- Exercise details: Your task is to give the data again, exactly, with every line intact.

- Material:
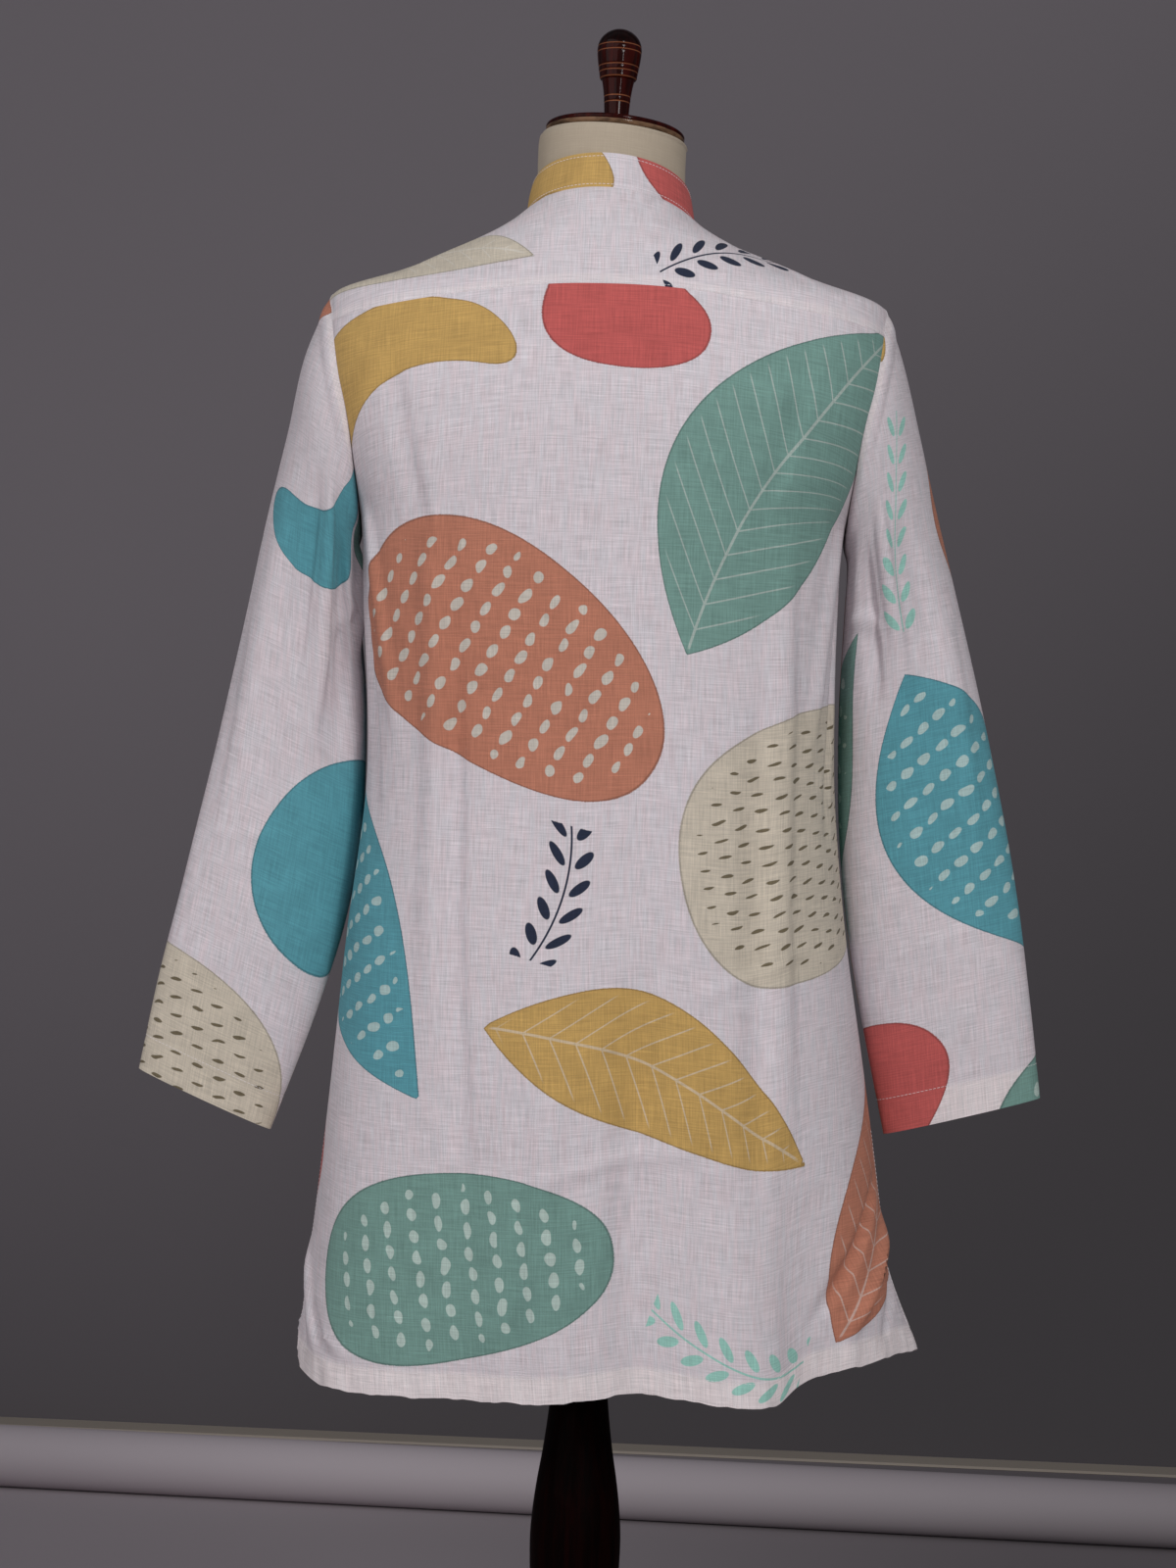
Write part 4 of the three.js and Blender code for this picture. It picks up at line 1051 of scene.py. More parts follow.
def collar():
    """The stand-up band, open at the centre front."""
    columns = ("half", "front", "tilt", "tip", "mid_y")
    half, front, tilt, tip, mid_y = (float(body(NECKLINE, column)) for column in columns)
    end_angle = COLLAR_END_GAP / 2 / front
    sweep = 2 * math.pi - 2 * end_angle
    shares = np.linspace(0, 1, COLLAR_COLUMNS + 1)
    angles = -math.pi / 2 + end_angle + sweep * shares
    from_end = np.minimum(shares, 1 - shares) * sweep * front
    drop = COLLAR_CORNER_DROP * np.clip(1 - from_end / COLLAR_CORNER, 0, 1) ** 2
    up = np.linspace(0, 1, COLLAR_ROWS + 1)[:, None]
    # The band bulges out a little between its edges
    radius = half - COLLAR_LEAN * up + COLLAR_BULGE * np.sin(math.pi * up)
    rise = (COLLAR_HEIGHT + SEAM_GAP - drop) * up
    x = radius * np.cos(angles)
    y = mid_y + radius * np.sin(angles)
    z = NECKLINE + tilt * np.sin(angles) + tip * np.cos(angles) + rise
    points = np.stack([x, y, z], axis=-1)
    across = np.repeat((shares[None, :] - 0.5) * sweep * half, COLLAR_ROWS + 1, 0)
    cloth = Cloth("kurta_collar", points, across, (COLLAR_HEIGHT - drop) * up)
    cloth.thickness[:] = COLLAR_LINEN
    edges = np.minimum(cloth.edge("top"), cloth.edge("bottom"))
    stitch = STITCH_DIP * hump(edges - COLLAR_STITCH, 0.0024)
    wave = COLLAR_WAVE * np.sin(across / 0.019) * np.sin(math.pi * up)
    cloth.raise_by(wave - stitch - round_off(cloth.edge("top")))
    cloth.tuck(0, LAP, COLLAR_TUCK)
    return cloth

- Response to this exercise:
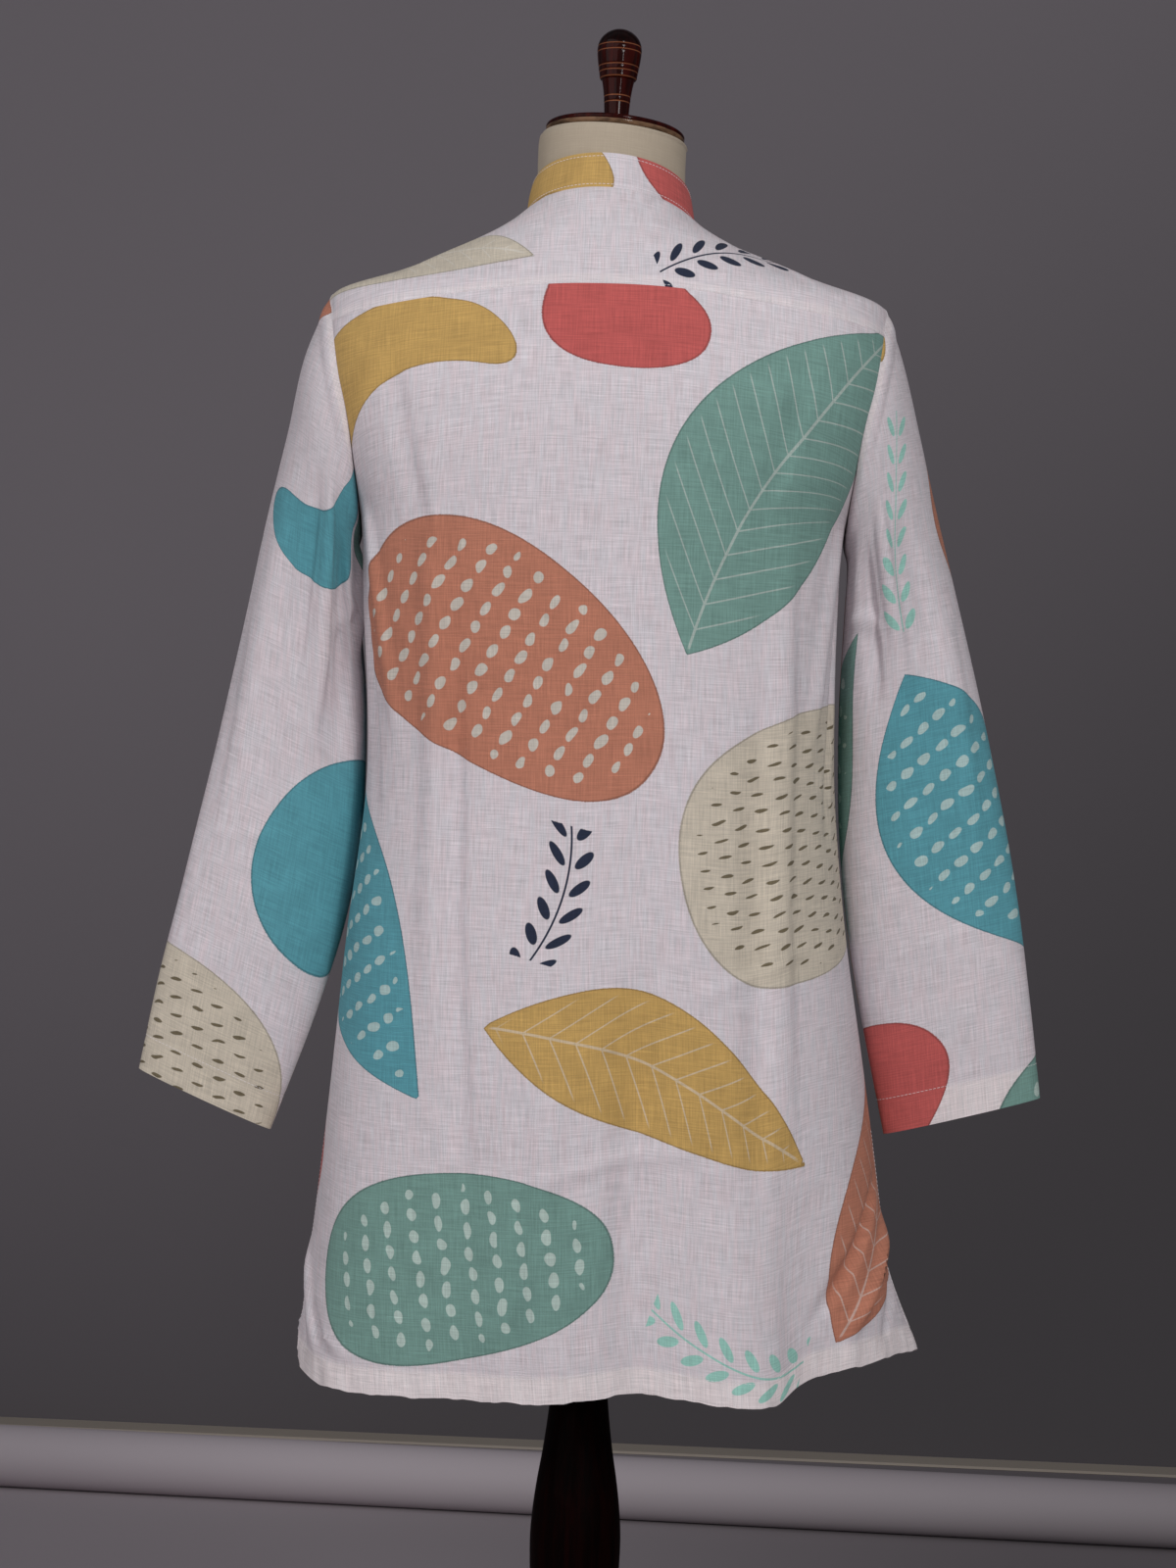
Write part 4 of the three.js and Blender code for this picture. It picks up at line 1051 of scene.py. More parts follow.
def collar():
    """The stand-up band, open at the centre front."""
    columns = ("half", "front", "tilt", "tip", "mid_y")
    half, front, tilt, tip, mid_y = (float(body(NECKLINE, column)) for column in columns)
    end_angle = COLLAR_END_GAP / 2 / front
    sweep = 2 * math.pi - 2 * end_angle
    shares = np.linspace(0, 1, COLLAR_COLUMNS + 1)
    angles = -math.pi / 2 + end_angle + sweep * shares
    from_end = np.minimum(shares, 1 - shares) * sweep * front
    drop = COLLAR_CORNER_DROP * np.clip(1 - from_end / COLLAR_CORNER, 0, 1) ** 2
    up = np.linspace(0, 1, COLLAR_ROWS + 1)[:, None]
    # The band bulges out a little between its edges
    radius = half - COLLAR_LEAN * up + COLLAR_BULGE * np.sin(math.pi * up)
    rise = (COLLAR_HEIGHT + SEAM_GAP - drop) * up
    x = radius * np.cos(angles)
    y = mid_y + radius * np.sin(angles)
    z = NECKLINE + tilt * np.sin(angles) + tip * np.cos(angles) + rise
    points = np.stack([x, y, z], axis=-1)
    across = np.repeat((shares[None, :] - 0.5) * sweep * half, COLLAR_ROWS + 1, 0)
    cloth = Cloth("kurta_collar", points, across, (COLLAR_HEIGHT - drop) * up)
    cloth.thickness[:] = COLLAR_LINEN
    edges = np.minimum(cloth.edge("top"), cloth.edge("bottom"))
    stitch = STITCH_DIP * hump(edges - COLLAR_STITCH, 0.0024)
    wave = COLLAR_WAVE * np.sin(across / 0.019) * np.sin(math.pi * up)
    cloth.raise_by(wave - stitch - round_off(cloth.edge("top")))
    cloth.tuck(0, LAP, COLLAR_TUCK)
    return cloth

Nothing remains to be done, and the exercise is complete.